Chant du soupçon, Alexandre hésite, semble reprendre à chaque pas ce qu’il vient d’avancer, comme si le chant était une toile à remettre perpétuellement sur le métier, faisant disparaître le motif au moment même où il commençait d’apparaître. Ou encore une échelle (avec point de vue sur les vallées de l’enfer), mais dont les barreaux (faits de vers notamment fournis par les grands anciens) devaient constamment être vérifiés ou remplacés — nous empêchant de regarder le paysage, la « cité dolente / au travail » pleine de « totems », ce « lieu innommable » où « vivent les animaux » (p. 8). Ainsi, l’hymne condellien devient lui-même une sorte de corps opaque (mais déchiré par des éclairs), né de l’ingestion des mots des morts :
comme les morts […]
   disent le vivant
à l’envers
   ce n
’est qu’une étape
dans le procès
des morts pour
   composer une sorte de
corps
   emport
é par
l’eau
   noire
   coule
ce n’est qu’une étape
vers où
   les choses se
composent
   à
l’infini
  
(p. 153-154)
Dans Alexandre, il y a donc une descente dans l’enfer du réel, en compagnie de Dante, de Virgile, d’Homère ou du Roman d’Alexandre, mais la référence y est brouillée.
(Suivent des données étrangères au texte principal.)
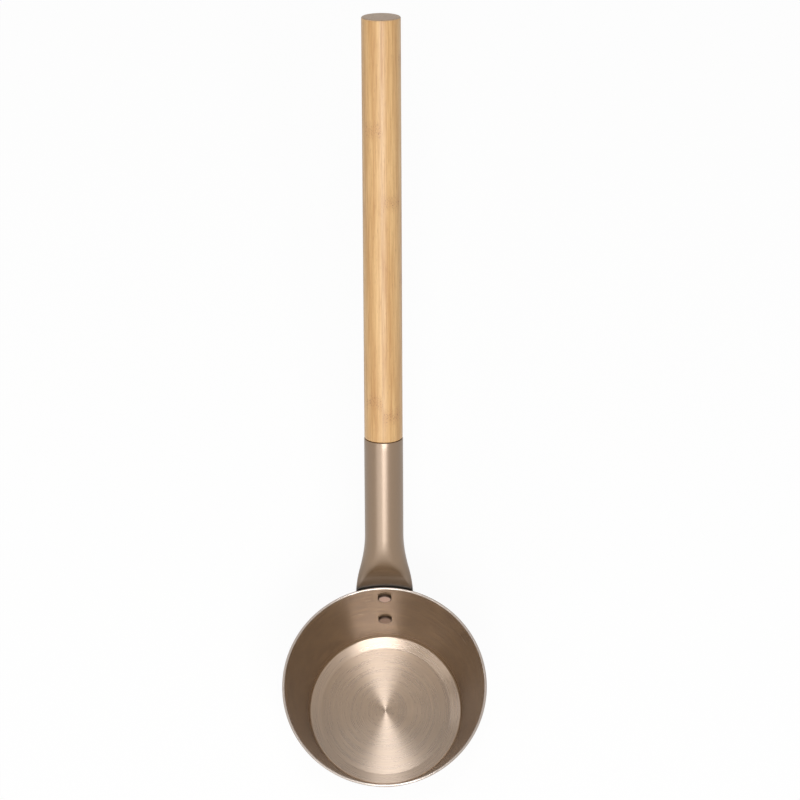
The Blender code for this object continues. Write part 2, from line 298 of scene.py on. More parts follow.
def wall_streaks(tree, size):
    """The wall was brushed by hand, so its streaks are coarser and less even; they also carry
    painted shade.
    """
    noise = ringed(tree, WALL_PITCH, WALL_ARCS, WALL_DETAIL)
    streaks = spread(tree, noise, *WALL_CONTRAST, 0.0, 1.0)
    return maths(tree, "MULTIPLY", streaks, on_the_wall(tree, size))


print("streaks inside the wall are", 1000 * WALL_PITCH, "mm wide")

# %% The bowl's metal
BOWL_INDEX = 2.1
BOWL_ROUGHNESS = (0.25, 0.31)
BOWL_CONTRAST = (0.36, 0.64)
RING_STRETCH = 0.90
QUARTER_TURN = 0.25
RIM_METAL = rgb(0.33, 0.26, 0.21)
# The polished edge begins this far below the top, and is complete a little higher.
RIM_START, RIM_FULL = 0.0009, 0.00054


def ring_height(tree, fine):
    return maths(tree, "ADD", fine, wall_streaks(tree, WALL_RELIEF))


def ring_roughness(tree, fine):
    own = graded(tree, fine, *BOWL_ROUGHNESS)
    return maths(tree, "SUBTRACT", own, on_the_wall(tree, WALL_SMOOTHER))


def bowl_colour(tree, fine):
    """The champagne tone, painted shade in streaks inside the wall, and a paler polished edge."""
    tone = mixed(tree, spread(tree, fine, *BOWL_CONTRAST, 0.0, 1.0), METAL_DARK, METAL_LIGHT)
    # Partly real brush streaks, partly painted shade that darkens the whole inside of the wall.
    tone = mixed(tree, wall_streaks(tree, WALL_SHADING), tone, WALL_SHADE)
    height = height_of(tree, position(tree))
    edge = spread(tree, height, BOWL_HEIGHT - RIM_START, BOWL_HEIGHT - RIM_FULL, 0.0, 1.0)
    return mixed(tree, edge, tone, RIM_METAL)


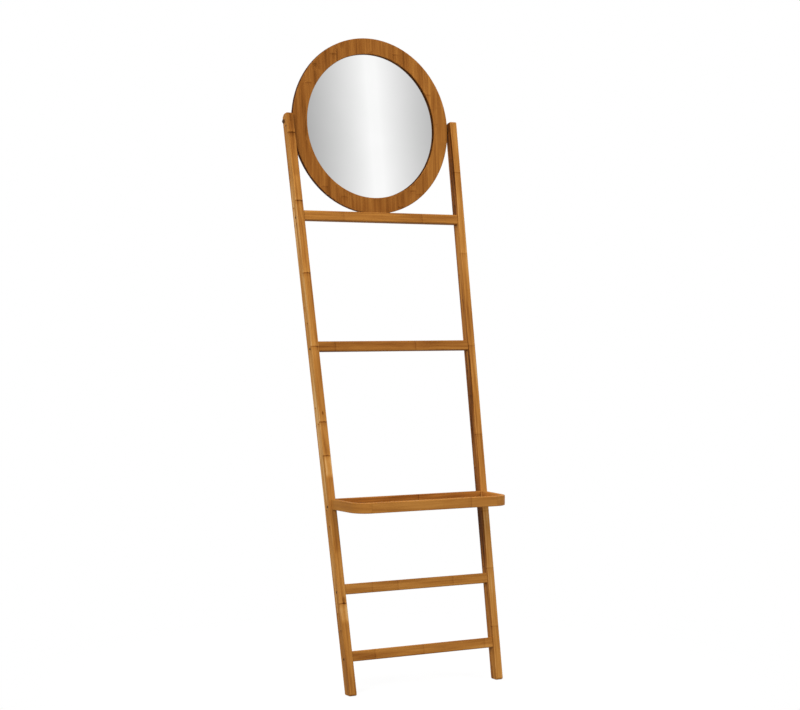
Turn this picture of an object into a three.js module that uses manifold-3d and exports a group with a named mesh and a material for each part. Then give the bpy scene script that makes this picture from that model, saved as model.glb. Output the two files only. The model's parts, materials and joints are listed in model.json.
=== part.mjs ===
// Leaning towel stand with a tilting round mirror, in bamboo.
//
// Two rails lean back and open towards the top. Four rungs and the back bar of a level tray join
// them, and a round framed mirror turns on two bolts between their upper ends. Millimetres, +Z up,
// front towards -Y, wall towards +Y. The origin lies on the floor, under the middle of the stand.

import * as THREE from 'three';
import { mergeVertices } from 'three/addons/utils/BufferGeometryUtils.js';
import Module from 'manifold-3d';

const wasm = await Module();
wasm.setup();

// Driving dimensions

const LEAN_DEG = 11.4;
const FIT_GAP = 0.3;

const RAIL_WIDTH = 21;
const RAIL_DEPTH = 27;
const RAIL_EDGE_RADIUS = 2.5;
const RAIL_FRONT_TOP_RADIUS = 3;
const RAIL_REAR_TOP_RADIUS = 16;
const FOOT_SPREAD = 452.5;
const FOOT_CORNER_RADIUS = 5;

const RUNG_HEIGHT = 26;
const RUNG_THICKNESS = 18;
const RUNG_SETBACK = 3;
const RUNG_EDGE_RADIUS = 3.5;
const TOWEL_RUNG_UP = 883;
const LOWER_RUNG_UP = 265;
const BOTTOM_RUNG_UP = 98;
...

Pour des raisons d’ailleurs moins sémiotiques (au nom d’on-ne-sait-quelle revendication de l’intransitivité des signes) qu’éthiques : car ces grands textes n’étaient lisibles, ne faisaient sens et chant, que dans le droit qu’ils se donnaient, notamment, à louer un héros. Dans le livre de Condello, Alexandre, ce nom propre est au contraire d’abord une question, un problème, une crise : celle du chant tiraillé entre son désir de souligner la grandeur (désir peut-être nourri des œuvres admirées du passé) et son incapacité fondamentale à le faire, à se constituer de nouveau en hymne, aujourd’hui, à se courber devant les totems du réel étant ce qu’il est. Avec cette référence problématique, celui du héros tant chanté qu’on ne saurait plus chanter, Alexandre se donne à voir, à entendre, comme le drame éthique du poème. Celui d’une voix qui n’en peut plus de chanter — qui ne veut plus chanter — et qui doit pourtant bien tenir quelque chose, pour se tenir — face au néant. 
Ce chant problématique, courageux autant qu’il est désespéré (admiratif des pouvoirs du poème et, pour cette raison même, infiniment suspicieux), se présente donc comme un recueil d’hymnes déchiquetés, dont le dispersement apparent s’articule autour d’une partition pour basse entêtante. Le tout fait un drame réduit à l’essentiel, n’abritant qu’une ontologie amaigrie de figures (le héros, les autres hommes, les animaux, les morts, l’eau, les machines) reliées par quelques relations politiques (l’alliance et la filiation, la guerre et la parole, la navigation, le travail) sur une scène élémentaire (la cité douloureuse, les champs, la mer, la page, l’usine) autour de laquelle elles passent et repassent, en orbite comme des satellites.
à présent mon fils
   s’approche
au bord du
   présent s’approche
la cité
qui a nom : […]
  
   la cité devant
   la plaine c’est
un spectacle horrible :
   ces choses sont
ignorées et insolubles
  
(p. 46)
Chant qui est, comme chez Celan, un contre-chant, l’hymne négatif de Condello aboutit à l’identification du héros (face à son peuple) et du poète (face à son auditoire). Il en va donc, dans Alexandre, d’une sorte de politique du poème — mais là encore compliquée, empêchée, ou dialectique. Car ces deux créateurs de communautés sont problématiques (le héros deviendra tyran, et l’aède un dresseur de monuments) et ne sauraient trouver de justification à leur prétention que dans la définition de leur tâche comme impossible, et toujours à refaire — la constitution d’un peuple qui doit en même temps échapper, et d’une assemblée qui ne doit pas entendre ce qu’on a à lui dire :
un naufragé maintenant cherche
   dans les mots
une langue entre les pages pour
   un livre
seul
   dialogue
avec les bêtes
   attend
[…] ses hommes à venir aucun
   seul au milieu d’une île
autour des grillages
   de mots
un peuple à qui parler
ils n’entendent pas
   disait-il
[…]   il ne parlera plus
leur langue ni même
   aucune bête
ne pourrait le comprendre
il dit […]
je mettrai les mots
   voiles blanches   à l’horizon
dans leur bouche    à l’horizon
   et une loi
nulle
 et je serai votre prophète
n’apportant aucune   loi
   vous le savez  déjà
[…]
il dit
sur une île
   de mots
   inaudibles
(p. 83-87)
Pierre Vinclair
Guillaume Condello, Alexandre, Dernier Télégramme, 2016, 192 p., 15€.